Keywords: Drosophila; evolution; genetics; hitchhiking; selective sweep.

Figure 1

When an advantageous mutation occurs, it rises to high frequency, dragging along nearby neutral variants. Eventually every individual in the population has the same mutation and the nearby neutral variants that “hitchhiked” with it. All previous diversity is lost. Conversely, neutral variants located far away from the advantageous mutation do not hitchhike, because recombination can break apart the association, and therefore maintain variation.

Figure 2

The initial population consists of white eyed flies that carry two alleles at the Near marker (green or blue), two alleles at the Far marker (purple or yellow), and white eye allele at the eye color gene. A red-eyed fly is introduced that carries the blue allele at Near, yellow at Far, and red at the eye color gene. The red eye allele is advantageous and sweeps to high frequency in the population. The blue allele at Near is located close to the advantageous eye color, and “hitchhikes” with the red eye color. The Far allele is located 22 million base pairs down at the other end of the chromosome.
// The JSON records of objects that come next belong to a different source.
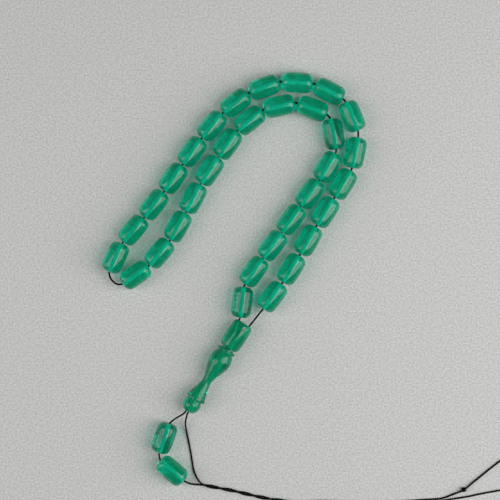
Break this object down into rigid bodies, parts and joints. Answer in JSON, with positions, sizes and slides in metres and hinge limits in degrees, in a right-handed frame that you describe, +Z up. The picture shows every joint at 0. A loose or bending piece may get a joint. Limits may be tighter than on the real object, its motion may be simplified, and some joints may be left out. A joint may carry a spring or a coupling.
{
  "type": "misbaha prayer beads",
  "caption": "Prayer beads: green barrel beads on a black thread loop, gathered into a turned leader with collar, belly and ball, with free thread ends that carry spare beads.",
  "frame": {"origin": "on the ground, at the middle of the loop and imame's plan box", "axes": "+Z up from the ground the strand lies on, +Y along the loop from the leader to the top of the arch, +X to the side the outer strand lies on"},
  "size_m": [0.1476, 0.1604, 0.0083],
  "materials": {
    "bead_resin": "polished cloudy green resin",
    "imame_resin": "polished cloudy green resin, turned",
    "thread": "black twisted cord, slightly waxed"
  },
  "bodies": {
    "strand": {"loop_thread": "thread", "imame_head": "imame_resin", "tail_thread_beaded": "thread", "tail_thread_plain": "thread", "tail_knot": "thread"},
    "imame_pen": {"imame_pen": "imame_resin"},
    "bead_01": {"bead_01": "bead_resin"},
    "bead_02": {"bead_02": "bead_resin"},
    "bead_03": {"bead_03": "bead_resin"},
    "bead_04": {"bead_04": "bead_resin"},
    "bead_05": {"bead_05": "bead_resin"},
    "bead_06": {"bead_06": "bead_resin"},
    "bead_07": {"bead_07": "bead_resin"},
    "bead_08": {"bead_08": "bead_resin"},
    "bead_09": {"bead_09": "bead_resin"},
    "bead_10": {"bead_10": "bead_resin"},
    "bead_11": {"bead_11": "bead_resin"},
    "bead_12": {"bead_12": "bead_resin"},
    "bead_13": {"bead_13": "bead_resin"},
    "bead_14": {"bead_14": "bead_resin"},
    "bead_15": {"bead_15": "bead_resin"},
    "bead_16": {"bead_16": "bead_resin"},
    "bead_17": {"bead_17": "bead_resin"},
    "bead_18": {"bead_18": "bead_resin"},
    "bead_19": {"bead_19": "bead_resin"},
    "bead_20": {"bead_20": "bead_resin"},
    "bead_21": {"bead_21": "bead_resin"},
    "bead_22": {"bead_22": "bead_resin"},
    "bead_23": {"bead_23": "bead_resin"},
    "bead_24": {"bead_24": "bead_resin"},
    "bead_25": {"bead_25": "bead_resin"},
    "bead_26": {"bead_26": "bead_resin"},
    "bead_27": {"bead_27": "bead_resin"},
    "bead_28": {"bead_28": "bead_resin"},
    "bead_29": {"bead_29": "bead_resin"},
    "bead_30": {"bead_30": "bead_resin"},
    "bead_31": {"bead_31": "bead_resin"},
    "bead_32": {"bead_32": "bead_resin"},
    "bead_33": {"bead_33": "bead_resin"},
    "tail_bead_1": {"tail_bead_1": "bead_resin"},
    "tail_bead_2": {"tail_bead_2": "bead_resin"}
  },
  "joints": [
    {"name": "imame_pen_spin", "type": "hinge", "parent": "strand", "child": "imame_pen", "pos_m": [-0.00248, -0.0393, 0.00417], "axis": [0.5432, 0.8396, 0], "continuous": true},
    {"name": "bead_01_spin", "type": "hinge", "parent": "strand", "child": "bead_01", "pos_m": [0.00278, -0.02221, 0.0038], "axis": [0.1182, 0.993, 0], "continuous": true},
    {"name": "bead_02_spin", "type": "hinge", "parent": "strand", "child": "bead_02", "pos_m": [0.00712, -0.01094, 0.0038], "axis": [0.5764, 0.8172, 0], "continuous": true},
    {"name": "bead_03_spin", "type": "hinge", "parent": "strand", "child": "bead_03", "pos_m": [0.01396, -0.00137, 0.0038], "axis": [0.5877, 0.809, 0], "continuous": true},
    {"name": "bead_04_spin", "type": "hinge", "parent": "strand", "child": "bead_04", "pos_m": [0.02083, 0.00817, 0.0038], "axis": [0.5804, 0.8143, 0], "continuous": true},
    {"name": "bead_05_spin", "type": "hinge", "parent": "strand", "child": "bead_05", "pos_m": [0.02768, 0.01773, 0.0038], "axis": [0.5844, 0.8115, 0], "continuous": true},
    {"name": "bead_06_spin", "type": "hinge", "parent": "strand", "child": "bead_06", "pos_m": [0.0342, 0.02759, 0.0038], "axis": [0.5177, 0.8556, 0], "continuous": true},
    {"name": "bead_07_spin", "type": "hinge", "parent": "strand", "child": "bead_07", "pos_m": [0.0364, 0.03965, 0.0038], "axis": [-0.1843, 0.9829, 0], "continuous": true},
    {"name": "bead_08_spin", "type": "hinge", "parent": "strand", "child": "bead_08", "pos_m": [0.02868, 0.04902, 0.0038], "axis": [-0.929, 0.37, 0], "continuous": true},
    {"name": "bead_09_spin", "type": "hinge", "parent": "strand", "child": "bead_09", "pos_m": [0.01651, 0.04995, 0.0038], "axis": [-0.9755, -0.2201, 0], "continuous": true},
    {"name": "bead_10_spin", "type": "hinge", "parent": "strand", "child": "bead_10", "pos_m": [0.00565, 0.0447, 0.0038], "axis": [-0.7805, -0.6251, 0], "continuous": true},
    {"name": "bead_11_spin", "type": "hinge", "parent": "strand", "child": "bead_11", "pos_m": [-0.0025, 0.03598, 0.0038], "axis": [-0.5746, -0.8185, 0], "continuous": true},
    {"name": "bead_12_spin", "type": "hinge", "parent": "strand", "child": "bead_12", "pos_m": [-0.00917, 0.02625, 0.0038], "axis": [-0.5562, -0.8311, 0], "continuous": true},
    {"name": "bead_13_spin", "type": "hinge", "parent": "strand", "child": "bead_13", "pos_m": [-0.01523, 0.01605, 0.0038], "axis": [-0.4637, -0.886, 0], "continuous": true},
    {"name": "bead_14_spin", "type": "hinge", "parent": "strand", "child": "bead_14", "pos_m": [-0.02086, 0.00568, 0.0038], "axis": [-0.4916, -0.8708, 0], "continuous": true},
    {"name": "bead_15_spin", "type": "hinge", "parent": "strand", "child": "bead_15", "pos_m": [-0.02764, -0.00411, 0.0038], "axis": [-0.6419, -0.7668, 0], "continuous": true},
    {"name": "bead_16_spin", "type": "hinge", "parent": "strand", "child": "bead_16", "pos_m": [-0.03642, -0.01221, 0.0038], "axis": [-0.8178, -0.5755, 0], "continuous": true},
    {"name": "bead_17_spin", "type": "hinge", "parent": "strand", "child": "bead_17", "pos_m": [-0.04378, -0.00581, 0.0038], "axis": [0.4236, 0.9058, 0], "continuous": true},
    {"name": "bead_18_spin", "type": "hinge", "parent": "strand", "child": "bead_18", "pos_m": [-0.03721, 0.00437, 0.0038], "axis": [0.6492, 0.7606, 0], "continuous": true},
    {"name": "bead_19_spin", "type": "hinge", "parent": "strand", "child": "bead_19", "pos_m": [-0.02964, 0.01369, 0.0038], "axis": [0.6104, 0.7921, 0], "continuous": true},
    {"name": "bead_20_spin", "type": "hinge", "parent": "strand", "child": "bead_20", "pos_m": [-0.02257, 0.02338, 0.0038], "axis": [0.5682, 0.8229, 0], "continuous": true},
    {"name": "bead_21_spin", "type": "hinge", "parent": "strand", "child": "bead_21", "pos_m": [-0.01567, 0.03317, 0.0038], "axis": [0.5844, 0.8115, 0], "continuous": true},
    {"name": "bead_22_spin", "type": "hinge", "parent": "strand", "child": "bead_22", "pos_m": [-0.00831, 0.04267, 0.0038], "axis": [0.6386, 0.7696, 0], "continuous": true},
    {"name": "bead_23_spin", "type": "hinge", "parent": "strand", "child": "bead_23", "pos_m": [0.0004, 0.05107, 0.0038], "axis": [0.793, 0.6092, 0], "continuous": true},
    {"name": "bead_24_spin", "type": "hinge", "parent": "strand", "child": "bead_24", "pos_m": [0.01103, 0.0569, 0.0038], "axis": [0.9407, 0.3393, 0], "continuous": true},
    {"name": "bead_25_spin", "type": "hinge", "parent": "strand", "child": "bead_25", "pos_m": [0.0231, 0.05863, 0.0038], "axis": [0.998, -0.0632, 0], "continuous": true},
    {"name": "bead_26_spin", "type": "hinge", "parent": "strand", "child": "bead_26", "pos_m": [0.03484, 0.05532, 0.0038], "axis": [0.8839, -0.4677, 0], "continuous": true},
    {"name": "bead_27_spin", "type": "hinge", "parent": "strand", "child": "bead_27", "pos_m": [0.04328, 0.04618, 0.0038], "axis": [0.3882, -0.9216, 0], "continuous": true},
    {"name": "bead_28_spin", "type": "hinge", "parent": "strand", "child": "bead_28", "pos_m": [0.04438, 0.03279, 0.0038], "axis": [-0.1959, -0.9806, 0], "continuous": true},
    {"name": "bead_29_spin", "type": "hinge", "parent": "strand", "child": "bead_29", "pos_m": [0.03988, 0.02129, 0.0038], "axis": [-0.5219, -0.853, 0], "continuous": true},
    {"name": "bead_30_spin", "type": "hinge", "parent": "strand", "child": "bead_30", "pos_m": [0.03341, 0.01094, 0.0038], "axis": [-0.5381, -0.8429, 0], "continuous": true},
    {"name": "bead_31_spin", "type": "hinge", "parent": "strand", "child": "bead_31", "pos_m": [0.02708, 0.00049, 0.0038], "axis": [-0.4977, -0.8673, 0], "continuous": true},
    {"name": "bead_32_spin", "type": "hinge", "parent": "strand", "child": "bead_32", "pos_m": [0.02084, -0.01, 0.0038], "axis": [-0.5257, -0.8507, 0], "continuous": true},
    {"name": "bead_33_slide", "type": "slide", "parent": "strand", "child": "bead_33", "axis": [-0.5998, -0.8001, 0], "range_m": [0, 0.0025]},
    {"name": "tail_bead_1_spin", "type": "hinge", "parent": "strand", "child": "tail_bead_1", "pos_m": [-0.02587, -0.07217, 0.0038], "axis": [-0.3452, -0.9385, -0.0002], "continuous": true},
    {"name": "tail_bead_2_spin", "type": "hinge", "parent": "strand", "child": "tail_bead_2", "pos_m": [-0.02299, -0.08421, 0.00392], "axis": [0.7588, -0.651, 0.0213], "continuous": true}
  ]
}
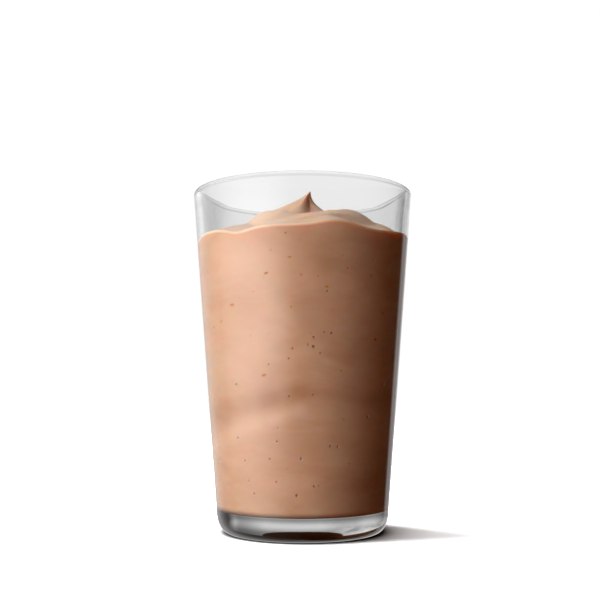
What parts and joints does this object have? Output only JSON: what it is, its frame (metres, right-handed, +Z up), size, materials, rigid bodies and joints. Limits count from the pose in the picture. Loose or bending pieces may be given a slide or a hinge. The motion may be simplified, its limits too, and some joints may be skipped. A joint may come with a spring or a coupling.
{
  "type": "glass of chocolate milkshake",
  "caption": "Tapered clear glass tumbler with a thick base, filled with a thick brown milkshake that mounds above its fill line and ends in a curled peak.",
  "frame": {"origin": "centre of the tumbler's foot, on the table", "axes": "+Z up along the tumbler's axis, +X to the right in the front view, front faces -Y"},
  "size_m": [0.0884, 0.0884, 0.135],
  "materials": {
    "glass": "clear, smooth and glossy",
    "milkshake": "soft satin, thick blended chocolate milkshake"
  },
  "bodies": {
    "root": {"glass": "glass", "milkshake": "milkshake"}
  },
  "joints": []
}
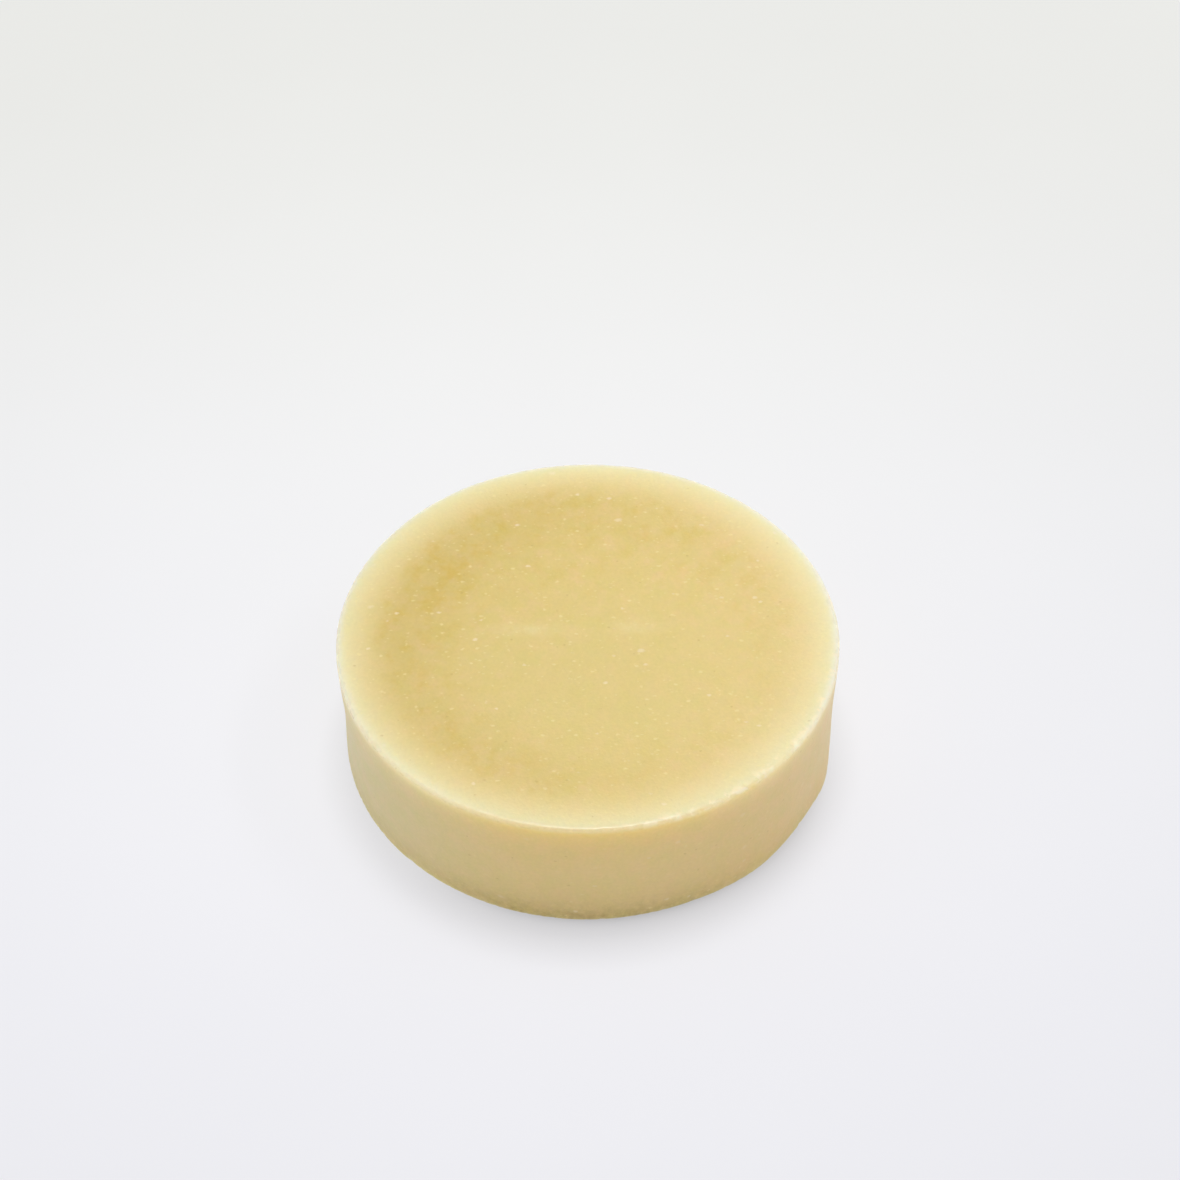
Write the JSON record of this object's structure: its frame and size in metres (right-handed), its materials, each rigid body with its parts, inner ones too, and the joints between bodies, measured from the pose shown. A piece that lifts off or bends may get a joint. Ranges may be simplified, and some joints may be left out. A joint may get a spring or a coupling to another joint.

Recombination breaks down linkage between eye color and Far, so both yellow and purple alleles persist.

Figure 3

The eye color gene is located on the X chromosome (one of the sex determining chromosomes of Drosophila). White eye color is recessive. When a red eyed male mates with white eyed females, their daughters will have red eyes, but their sons will have white eyes. Therefore, there can be no red-eyed males in the first generation, but they will appear in the second and later generations. From Heil et al., in press.

Figure 4. A sample student’s gel

At the top of the gel, the eye color of the sample is noted as W (white-eyed), R (red-eyed), or C (control, no DNA present in sample). On the left of the gel are the results for the Near marker, the marker located in close proximity to the eye-color gene. The original red-eyed male had a high band at the Near marker. One can see that all red-eyed flies have the high band at the Near marker, illustrating the concept of a nearby neutral variant hitchhiking with an advantageous mutation (the red-eye color). On the right side of the gel are the results for the Far marker, which is located on the other end of the chromosome from the eye-color gene. The Far marker clearly has less size differential between the high and low bands, so instruct students to us caution in interpreting results. The original red-eyed male had a low band at the Far marker, but one can see that red-eyed flies in the current sample have both high and low bands, illustrating the concept that recombination breaks up the association between the eye color gene and neutral variants located far away on the chromosome.